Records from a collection
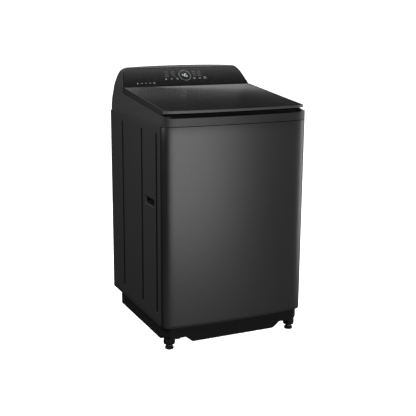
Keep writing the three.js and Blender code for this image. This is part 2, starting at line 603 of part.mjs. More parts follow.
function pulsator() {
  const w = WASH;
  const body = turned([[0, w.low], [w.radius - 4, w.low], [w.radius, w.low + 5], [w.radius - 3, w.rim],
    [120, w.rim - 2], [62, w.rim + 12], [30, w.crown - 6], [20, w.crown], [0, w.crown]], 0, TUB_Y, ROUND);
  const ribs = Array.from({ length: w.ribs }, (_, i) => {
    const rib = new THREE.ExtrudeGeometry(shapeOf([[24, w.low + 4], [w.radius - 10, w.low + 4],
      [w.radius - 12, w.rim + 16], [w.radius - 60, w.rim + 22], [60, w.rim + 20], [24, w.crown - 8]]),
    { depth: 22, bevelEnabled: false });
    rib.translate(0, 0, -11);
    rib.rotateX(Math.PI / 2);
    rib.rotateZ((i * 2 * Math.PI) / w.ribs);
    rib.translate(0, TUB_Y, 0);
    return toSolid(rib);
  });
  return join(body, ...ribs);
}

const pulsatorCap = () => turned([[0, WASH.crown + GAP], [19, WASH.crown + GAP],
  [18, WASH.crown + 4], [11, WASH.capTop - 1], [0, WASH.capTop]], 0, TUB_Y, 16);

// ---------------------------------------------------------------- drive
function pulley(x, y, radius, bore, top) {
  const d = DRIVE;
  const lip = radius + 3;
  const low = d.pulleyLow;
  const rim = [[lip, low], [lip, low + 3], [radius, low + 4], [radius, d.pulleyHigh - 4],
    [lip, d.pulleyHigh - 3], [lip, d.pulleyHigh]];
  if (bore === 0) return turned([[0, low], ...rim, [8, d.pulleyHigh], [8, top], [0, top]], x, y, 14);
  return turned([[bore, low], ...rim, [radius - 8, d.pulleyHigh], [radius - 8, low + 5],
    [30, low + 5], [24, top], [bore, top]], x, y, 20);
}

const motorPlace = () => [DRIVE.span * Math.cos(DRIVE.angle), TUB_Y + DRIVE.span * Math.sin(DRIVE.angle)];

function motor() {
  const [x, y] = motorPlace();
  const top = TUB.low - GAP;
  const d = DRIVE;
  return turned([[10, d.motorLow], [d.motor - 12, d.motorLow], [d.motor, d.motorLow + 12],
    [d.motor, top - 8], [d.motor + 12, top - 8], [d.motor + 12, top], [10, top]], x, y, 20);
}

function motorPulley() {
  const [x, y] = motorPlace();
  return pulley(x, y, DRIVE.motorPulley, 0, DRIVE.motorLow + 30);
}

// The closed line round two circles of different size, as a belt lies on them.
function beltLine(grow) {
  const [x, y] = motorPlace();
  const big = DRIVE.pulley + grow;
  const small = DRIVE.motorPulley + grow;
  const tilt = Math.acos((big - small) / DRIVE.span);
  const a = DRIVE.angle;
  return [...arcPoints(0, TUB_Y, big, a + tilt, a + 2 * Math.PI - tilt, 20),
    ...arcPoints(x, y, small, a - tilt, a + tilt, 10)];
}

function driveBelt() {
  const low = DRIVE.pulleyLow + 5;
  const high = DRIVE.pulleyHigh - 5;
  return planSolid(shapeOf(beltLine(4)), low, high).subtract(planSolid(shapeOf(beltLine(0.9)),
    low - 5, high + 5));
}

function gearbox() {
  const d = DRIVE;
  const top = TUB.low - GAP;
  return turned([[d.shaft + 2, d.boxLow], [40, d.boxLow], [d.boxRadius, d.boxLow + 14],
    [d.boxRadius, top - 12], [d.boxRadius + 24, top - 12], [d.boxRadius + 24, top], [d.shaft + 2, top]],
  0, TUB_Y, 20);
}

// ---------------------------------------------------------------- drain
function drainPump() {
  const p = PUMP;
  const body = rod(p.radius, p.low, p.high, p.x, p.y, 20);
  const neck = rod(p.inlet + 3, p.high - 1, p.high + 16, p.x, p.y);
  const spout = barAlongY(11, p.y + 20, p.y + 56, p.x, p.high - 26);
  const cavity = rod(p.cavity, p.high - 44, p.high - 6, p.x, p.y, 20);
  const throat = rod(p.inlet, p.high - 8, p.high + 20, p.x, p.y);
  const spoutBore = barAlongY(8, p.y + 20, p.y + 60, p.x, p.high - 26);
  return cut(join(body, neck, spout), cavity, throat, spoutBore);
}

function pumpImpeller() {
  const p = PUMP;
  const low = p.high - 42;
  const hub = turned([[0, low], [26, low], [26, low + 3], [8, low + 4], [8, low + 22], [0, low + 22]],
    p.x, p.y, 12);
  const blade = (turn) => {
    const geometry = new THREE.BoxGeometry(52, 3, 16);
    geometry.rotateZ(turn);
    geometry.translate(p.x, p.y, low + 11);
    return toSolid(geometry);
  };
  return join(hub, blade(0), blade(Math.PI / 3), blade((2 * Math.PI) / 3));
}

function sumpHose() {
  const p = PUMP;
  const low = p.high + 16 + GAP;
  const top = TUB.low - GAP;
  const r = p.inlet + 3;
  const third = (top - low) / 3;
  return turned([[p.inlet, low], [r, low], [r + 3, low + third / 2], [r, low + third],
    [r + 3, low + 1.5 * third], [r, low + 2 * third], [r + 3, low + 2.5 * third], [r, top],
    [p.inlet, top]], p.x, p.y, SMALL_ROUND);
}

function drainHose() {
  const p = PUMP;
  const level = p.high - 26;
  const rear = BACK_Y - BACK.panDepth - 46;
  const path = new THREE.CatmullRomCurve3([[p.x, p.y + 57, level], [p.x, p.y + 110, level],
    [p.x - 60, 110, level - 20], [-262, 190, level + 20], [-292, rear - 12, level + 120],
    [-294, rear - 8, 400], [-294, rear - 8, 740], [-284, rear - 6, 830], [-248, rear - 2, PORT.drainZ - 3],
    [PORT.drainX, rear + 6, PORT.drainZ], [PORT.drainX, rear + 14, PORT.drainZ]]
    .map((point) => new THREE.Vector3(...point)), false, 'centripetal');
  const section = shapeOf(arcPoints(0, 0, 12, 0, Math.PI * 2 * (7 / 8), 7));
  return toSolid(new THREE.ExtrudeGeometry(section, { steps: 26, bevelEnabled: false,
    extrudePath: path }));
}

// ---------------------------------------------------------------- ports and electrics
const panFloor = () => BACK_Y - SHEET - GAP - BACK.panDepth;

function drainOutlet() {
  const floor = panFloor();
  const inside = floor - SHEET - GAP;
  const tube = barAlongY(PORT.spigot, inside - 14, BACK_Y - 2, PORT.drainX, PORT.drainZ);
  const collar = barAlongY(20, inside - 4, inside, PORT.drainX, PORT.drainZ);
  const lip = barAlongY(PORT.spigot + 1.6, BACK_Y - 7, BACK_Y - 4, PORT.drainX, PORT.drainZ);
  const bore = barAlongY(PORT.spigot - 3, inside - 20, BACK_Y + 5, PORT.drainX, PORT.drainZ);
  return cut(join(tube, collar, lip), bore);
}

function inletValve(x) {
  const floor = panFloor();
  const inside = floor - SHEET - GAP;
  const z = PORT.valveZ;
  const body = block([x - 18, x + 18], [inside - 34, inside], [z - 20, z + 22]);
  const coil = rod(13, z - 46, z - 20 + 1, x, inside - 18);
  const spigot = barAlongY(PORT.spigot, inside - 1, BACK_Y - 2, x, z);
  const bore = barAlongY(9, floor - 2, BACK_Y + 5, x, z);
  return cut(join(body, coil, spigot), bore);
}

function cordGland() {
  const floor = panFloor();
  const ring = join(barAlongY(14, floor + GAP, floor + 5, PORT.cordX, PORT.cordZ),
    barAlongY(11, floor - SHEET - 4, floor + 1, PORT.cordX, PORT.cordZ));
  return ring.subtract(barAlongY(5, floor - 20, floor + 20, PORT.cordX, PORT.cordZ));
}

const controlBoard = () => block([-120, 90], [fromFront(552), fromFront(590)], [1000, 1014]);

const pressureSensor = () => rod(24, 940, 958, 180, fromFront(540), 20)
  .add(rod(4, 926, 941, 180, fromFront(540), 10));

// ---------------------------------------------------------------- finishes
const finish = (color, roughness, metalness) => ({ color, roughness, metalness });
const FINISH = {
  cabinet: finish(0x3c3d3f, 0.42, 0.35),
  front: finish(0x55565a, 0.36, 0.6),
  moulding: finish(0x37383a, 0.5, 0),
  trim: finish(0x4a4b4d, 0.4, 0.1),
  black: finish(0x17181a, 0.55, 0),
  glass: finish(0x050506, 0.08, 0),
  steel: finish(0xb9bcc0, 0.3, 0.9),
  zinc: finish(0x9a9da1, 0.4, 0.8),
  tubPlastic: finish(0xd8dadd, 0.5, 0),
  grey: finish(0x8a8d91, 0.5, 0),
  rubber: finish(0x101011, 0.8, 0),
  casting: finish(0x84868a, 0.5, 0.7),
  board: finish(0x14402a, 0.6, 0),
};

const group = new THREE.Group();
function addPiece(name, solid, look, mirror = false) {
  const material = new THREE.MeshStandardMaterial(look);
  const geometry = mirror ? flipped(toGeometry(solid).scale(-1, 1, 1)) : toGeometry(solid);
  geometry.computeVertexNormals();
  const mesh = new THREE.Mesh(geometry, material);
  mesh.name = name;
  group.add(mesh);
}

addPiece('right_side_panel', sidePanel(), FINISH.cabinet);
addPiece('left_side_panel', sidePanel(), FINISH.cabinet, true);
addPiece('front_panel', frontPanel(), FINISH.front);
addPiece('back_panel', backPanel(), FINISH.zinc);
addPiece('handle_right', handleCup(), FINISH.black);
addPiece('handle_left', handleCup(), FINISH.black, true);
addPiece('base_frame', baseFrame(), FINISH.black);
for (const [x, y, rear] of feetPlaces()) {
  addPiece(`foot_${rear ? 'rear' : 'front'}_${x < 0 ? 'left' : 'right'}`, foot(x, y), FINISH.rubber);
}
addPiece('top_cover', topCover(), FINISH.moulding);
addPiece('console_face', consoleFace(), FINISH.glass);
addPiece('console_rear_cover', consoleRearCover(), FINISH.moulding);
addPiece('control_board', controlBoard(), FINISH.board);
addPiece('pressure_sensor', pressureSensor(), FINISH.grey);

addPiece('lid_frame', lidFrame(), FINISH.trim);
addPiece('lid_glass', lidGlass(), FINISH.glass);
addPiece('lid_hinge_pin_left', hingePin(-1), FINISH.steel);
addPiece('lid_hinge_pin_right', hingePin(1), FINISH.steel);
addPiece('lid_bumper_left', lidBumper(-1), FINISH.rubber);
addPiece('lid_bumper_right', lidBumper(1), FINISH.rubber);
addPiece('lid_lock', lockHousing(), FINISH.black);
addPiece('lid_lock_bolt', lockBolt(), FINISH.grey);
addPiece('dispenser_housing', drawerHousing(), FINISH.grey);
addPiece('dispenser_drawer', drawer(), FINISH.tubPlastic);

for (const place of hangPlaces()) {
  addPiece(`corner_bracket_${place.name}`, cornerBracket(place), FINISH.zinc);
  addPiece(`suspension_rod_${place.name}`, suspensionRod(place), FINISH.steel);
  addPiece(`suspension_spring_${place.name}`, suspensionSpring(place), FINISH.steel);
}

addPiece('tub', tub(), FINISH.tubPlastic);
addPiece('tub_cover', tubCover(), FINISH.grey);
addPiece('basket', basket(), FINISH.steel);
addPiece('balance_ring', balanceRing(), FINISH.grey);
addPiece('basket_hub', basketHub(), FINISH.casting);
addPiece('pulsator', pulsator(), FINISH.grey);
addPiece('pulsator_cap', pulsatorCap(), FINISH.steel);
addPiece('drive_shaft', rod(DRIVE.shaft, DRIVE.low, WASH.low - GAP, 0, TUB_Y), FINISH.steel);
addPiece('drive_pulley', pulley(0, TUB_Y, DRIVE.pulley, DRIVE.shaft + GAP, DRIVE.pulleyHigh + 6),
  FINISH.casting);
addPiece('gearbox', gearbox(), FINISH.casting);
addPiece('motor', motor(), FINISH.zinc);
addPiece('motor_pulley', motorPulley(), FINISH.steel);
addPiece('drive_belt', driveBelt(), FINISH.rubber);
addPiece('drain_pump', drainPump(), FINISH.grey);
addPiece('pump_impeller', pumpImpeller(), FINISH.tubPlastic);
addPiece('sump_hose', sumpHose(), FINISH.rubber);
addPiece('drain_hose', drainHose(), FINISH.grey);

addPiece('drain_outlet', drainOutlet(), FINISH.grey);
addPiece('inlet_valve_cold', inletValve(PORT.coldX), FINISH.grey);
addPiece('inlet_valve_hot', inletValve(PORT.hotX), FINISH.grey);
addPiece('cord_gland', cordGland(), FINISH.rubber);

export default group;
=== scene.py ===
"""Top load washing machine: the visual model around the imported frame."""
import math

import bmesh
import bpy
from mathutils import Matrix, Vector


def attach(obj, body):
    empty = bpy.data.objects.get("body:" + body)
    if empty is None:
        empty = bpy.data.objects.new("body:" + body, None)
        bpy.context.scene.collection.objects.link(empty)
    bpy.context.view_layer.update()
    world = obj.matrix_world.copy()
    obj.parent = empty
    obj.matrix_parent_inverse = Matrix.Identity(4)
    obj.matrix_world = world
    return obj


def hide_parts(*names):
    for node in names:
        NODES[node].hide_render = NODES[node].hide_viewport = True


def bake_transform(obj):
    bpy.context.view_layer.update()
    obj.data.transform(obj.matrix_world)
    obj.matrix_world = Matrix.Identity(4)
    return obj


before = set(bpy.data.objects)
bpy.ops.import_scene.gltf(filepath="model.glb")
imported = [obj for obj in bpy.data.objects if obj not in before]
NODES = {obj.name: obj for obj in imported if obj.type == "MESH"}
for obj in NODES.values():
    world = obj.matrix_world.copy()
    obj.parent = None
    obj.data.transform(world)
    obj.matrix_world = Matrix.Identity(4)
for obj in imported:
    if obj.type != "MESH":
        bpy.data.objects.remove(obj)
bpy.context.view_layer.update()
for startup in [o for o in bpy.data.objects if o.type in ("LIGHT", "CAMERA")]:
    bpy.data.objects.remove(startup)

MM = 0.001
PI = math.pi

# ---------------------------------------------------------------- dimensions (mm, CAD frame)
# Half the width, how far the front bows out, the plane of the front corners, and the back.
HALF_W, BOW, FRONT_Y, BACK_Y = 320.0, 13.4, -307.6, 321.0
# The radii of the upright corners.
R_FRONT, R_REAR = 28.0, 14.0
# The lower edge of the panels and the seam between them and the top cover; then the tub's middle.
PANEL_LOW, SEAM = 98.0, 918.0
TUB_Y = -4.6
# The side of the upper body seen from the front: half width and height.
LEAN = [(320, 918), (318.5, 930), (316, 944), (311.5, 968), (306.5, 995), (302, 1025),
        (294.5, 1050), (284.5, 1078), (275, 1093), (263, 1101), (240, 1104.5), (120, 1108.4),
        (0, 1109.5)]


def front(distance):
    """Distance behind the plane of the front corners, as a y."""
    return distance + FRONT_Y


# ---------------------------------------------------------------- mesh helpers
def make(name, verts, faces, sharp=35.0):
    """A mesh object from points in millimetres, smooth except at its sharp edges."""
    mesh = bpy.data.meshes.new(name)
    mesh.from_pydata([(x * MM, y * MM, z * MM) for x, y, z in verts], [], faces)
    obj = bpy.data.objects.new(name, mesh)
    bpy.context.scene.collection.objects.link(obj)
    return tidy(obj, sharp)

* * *

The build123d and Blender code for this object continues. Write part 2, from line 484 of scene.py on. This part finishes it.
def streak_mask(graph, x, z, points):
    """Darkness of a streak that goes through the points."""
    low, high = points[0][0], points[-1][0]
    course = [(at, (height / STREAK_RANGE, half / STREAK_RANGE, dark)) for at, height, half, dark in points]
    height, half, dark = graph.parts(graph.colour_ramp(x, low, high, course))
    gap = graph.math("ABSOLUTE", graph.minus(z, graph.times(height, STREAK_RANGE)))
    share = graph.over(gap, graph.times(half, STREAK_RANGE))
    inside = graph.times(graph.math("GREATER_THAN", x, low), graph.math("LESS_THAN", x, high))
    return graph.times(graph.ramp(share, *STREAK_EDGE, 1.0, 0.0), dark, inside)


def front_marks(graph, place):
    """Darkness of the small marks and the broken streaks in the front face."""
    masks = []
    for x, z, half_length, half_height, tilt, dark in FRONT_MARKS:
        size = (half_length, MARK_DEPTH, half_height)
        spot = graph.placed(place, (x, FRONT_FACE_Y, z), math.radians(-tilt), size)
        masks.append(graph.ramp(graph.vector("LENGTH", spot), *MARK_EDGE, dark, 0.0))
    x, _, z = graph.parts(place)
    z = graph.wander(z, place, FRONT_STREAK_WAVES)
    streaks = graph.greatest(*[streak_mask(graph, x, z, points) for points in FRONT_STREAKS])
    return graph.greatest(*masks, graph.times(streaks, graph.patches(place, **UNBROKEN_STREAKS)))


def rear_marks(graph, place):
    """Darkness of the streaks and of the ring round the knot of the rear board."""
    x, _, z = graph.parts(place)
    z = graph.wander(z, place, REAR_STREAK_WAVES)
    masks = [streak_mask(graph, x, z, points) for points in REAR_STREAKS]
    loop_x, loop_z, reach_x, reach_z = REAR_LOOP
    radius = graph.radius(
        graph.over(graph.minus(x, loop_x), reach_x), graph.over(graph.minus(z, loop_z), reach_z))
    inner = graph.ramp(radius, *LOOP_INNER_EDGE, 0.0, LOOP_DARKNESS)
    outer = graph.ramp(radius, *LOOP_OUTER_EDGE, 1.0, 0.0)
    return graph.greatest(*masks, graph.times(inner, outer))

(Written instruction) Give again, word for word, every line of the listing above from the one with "addPiece('drain_outlet', drainOutlet(), FINISH.grey);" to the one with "bpy.data.objects.remove(obj)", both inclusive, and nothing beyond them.

(Result)
addPiece('drain_outlet', drainOutlet(), FINISH.grey);
addPiece('inlet_valve_cold', inletValve(PORT.coldX), FINISH.grey);
addPiece('inlet_valve_hot', inletValve(PORT.hotX), FINISH.grey);
addPiece('cord_gland', cordGland(), FINISH.rubber);

export default group;
=== scene.py ===
"""Top load washing machine: the visual model around the imported frame."""
import math

import bmesh
import bpy
from mathutils import Matrix, Vector


def attach(obj, body):
    empty = bpy.data.objects.get("body:" + body)
    if empty is None:
        empty = bpy.data.objects.new("body:" + body, None)
        bpy.context.scene.collection.objects.link(empty)
    bpy.context.view_layer.update()
    world = obj.matrix_world.copy()
    obj.parent = empty
    obj.matrix_parent_inverse = Matrix.Identity(4)
    obj.matrix_world = world
    return obj


def hide_parts(*names):
    for node in names:
        NODES[node].hide_render = NODES[node].hide_viewport = True


def bake_transform(obj):
    bpy.context.view_layer.update()
    obj.data.transform(obj.matrix_world)
    obj.matrix_world = Matrix.Identity(4)
    return obj


before = set(bpy.data.objects)
bpy.ops.import_scene.gltf(filepath="model.glb")
imported = [obj for obj in bpy.data.objects if obj not in before]
NODES = {obj.name: obj for obj in imported if obj.type == "MESH"}
for obj in NODES.values():
    world = obj.matrix_world.copy()
    obj.parent = None
    obj.data.transform(world)
    obj.matrix_world = Matrix.Identity(4)
for obj in imported:
    if obj.type != "MESH":
        bpy.data.objects.remove(obj)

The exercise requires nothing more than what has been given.